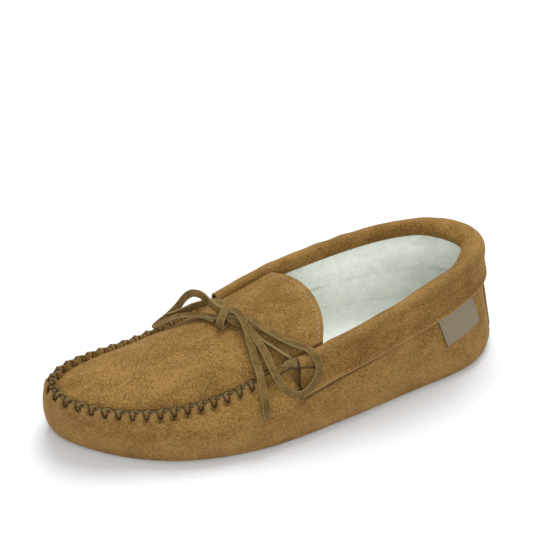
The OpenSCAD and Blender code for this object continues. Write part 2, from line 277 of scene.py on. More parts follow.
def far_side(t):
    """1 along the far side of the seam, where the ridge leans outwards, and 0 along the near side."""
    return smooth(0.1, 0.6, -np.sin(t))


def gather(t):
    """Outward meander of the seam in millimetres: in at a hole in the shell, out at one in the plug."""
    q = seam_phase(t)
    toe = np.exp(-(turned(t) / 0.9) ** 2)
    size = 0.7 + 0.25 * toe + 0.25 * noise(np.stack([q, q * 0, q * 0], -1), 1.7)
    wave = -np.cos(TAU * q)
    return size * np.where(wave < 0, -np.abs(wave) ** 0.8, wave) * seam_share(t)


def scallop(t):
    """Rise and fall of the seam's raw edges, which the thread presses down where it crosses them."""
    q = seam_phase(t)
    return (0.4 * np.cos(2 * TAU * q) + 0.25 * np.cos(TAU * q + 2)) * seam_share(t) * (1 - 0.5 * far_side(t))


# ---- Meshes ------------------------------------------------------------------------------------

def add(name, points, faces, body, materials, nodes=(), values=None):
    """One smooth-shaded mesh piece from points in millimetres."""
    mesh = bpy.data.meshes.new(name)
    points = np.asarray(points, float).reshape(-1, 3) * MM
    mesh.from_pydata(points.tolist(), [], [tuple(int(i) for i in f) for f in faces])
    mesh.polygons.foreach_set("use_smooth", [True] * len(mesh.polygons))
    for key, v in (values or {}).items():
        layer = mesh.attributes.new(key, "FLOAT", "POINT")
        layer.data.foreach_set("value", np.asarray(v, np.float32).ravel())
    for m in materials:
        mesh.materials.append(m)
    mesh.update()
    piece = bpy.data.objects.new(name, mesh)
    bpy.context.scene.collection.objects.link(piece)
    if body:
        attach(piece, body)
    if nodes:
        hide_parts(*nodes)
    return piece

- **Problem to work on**
Which lines above contain "body"? Show each of them.

- **Exercise solution**
def add(name, points, faces, body, materials, nodes=(), values=None):
    if body:
        attach(piece, body)